こうした課題を解決していくことが,長年モノづくりの現場に向き合ってきたDNAと豊富なOT分野の経験を持ち,かつ最新のデジタルとIT分野の実績を有するインダストリーセクターの重要な役割と考えています。そして,この解決手段こそ,リアル空間とサイバー空間を最新のデジタル技術でつなぎ,全体最適化を実現するというトータルシームレスソリューションなのです。

また,部分最適を超えていくには,既成概念や固定観念を取り払う必要があることも多くあります。これに対しLumadaの協創アプローチである「NEXPERIENCE」を活用することで,第三者による全体最適化の視点や発想で,「際」の課題を抽出・顕在化させることも可能としています。

インダストリーセクターでは,特に「計画系」,「品質」,「自動化」,「4M(Human,Machine,Material,Method)データ」に関するデジタルソリューションを強みとしていますが,これは「ウィズ/アフターコロナ」のニューノーマル時代にも適合したキーワードです。これらを核としたトータルシームレスソリューションを展開することで,お客さまの経営視点での経済価値の最大化に加え,社会・環境価値の向上に貢献していきます。
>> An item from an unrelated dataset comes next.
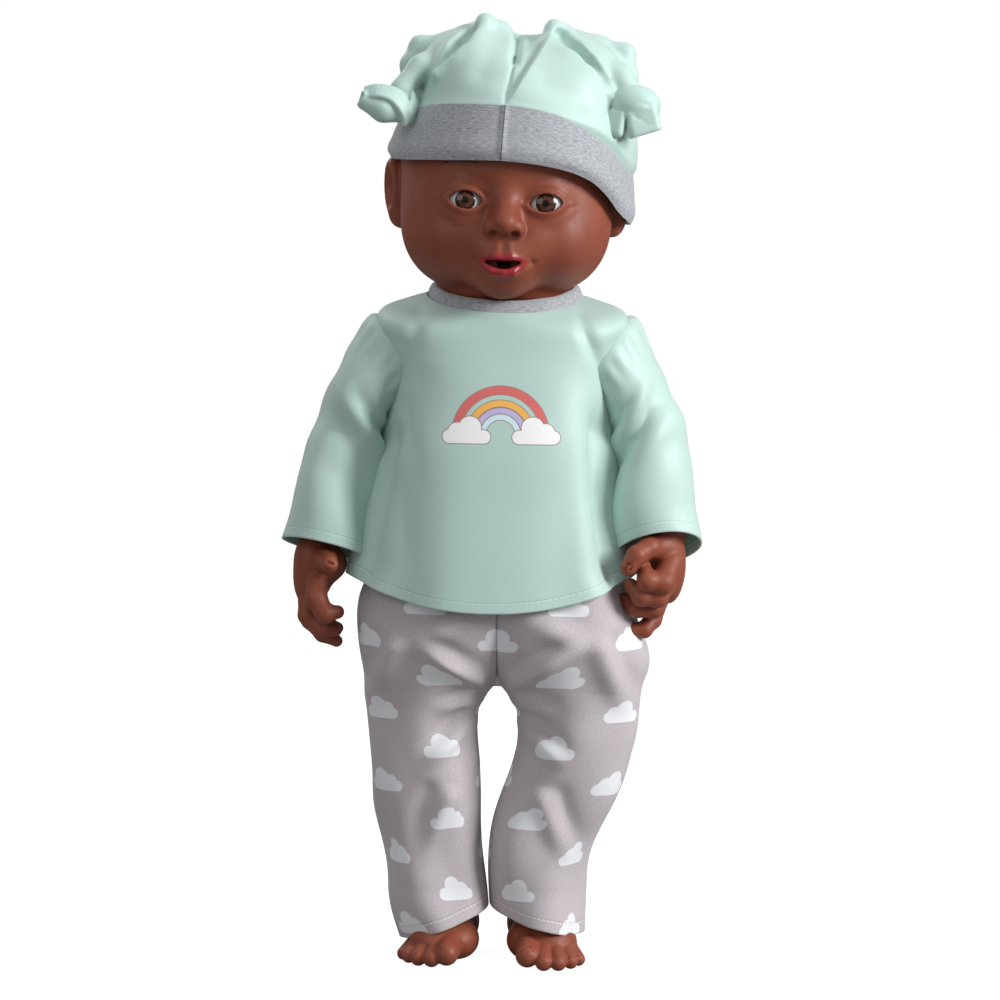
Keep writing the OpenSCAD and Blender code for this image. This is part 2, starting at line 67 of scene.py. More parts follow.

ロボットSI事業強化による現場と経営のシームレスな連携をめざす

産業界では,慢性的な人手不足に加えベテラン層の引退や生産技術要員の減少,人件費の高騰などにより自動化へのニーズがさらに高まり,ロボットSI(System Integration),オートメーション市場は高い成長が見込まれています。これに加え,新型コロナウイルス感染拡大により,自動化,無人化の流れは今後さらに加速していくと思われます。

インダストリーセクターでは,2019年にロボットSI事業を手掛ける米国のJR Automation社と日本の株式会社ケーイーシーを買収しました。そのねらいは,「際」の課題への対応力の強化であり,省人化,自動化の流れにより膨大なデータが集まるロボットSI領域を核としてトータルシームレスソリューションを提供することで,現場から経営までを一貫してつなぎ,製造現場のあり方を大きく進化させていくことをめざします。

本号では,OTとITのソリューションの提供を担う産業・流通ビジネスユニットを中心に日立のインダストリーセクターの取り組みをご紹介いたします。読者の皆さまからのご意見を頂ければ幸いです。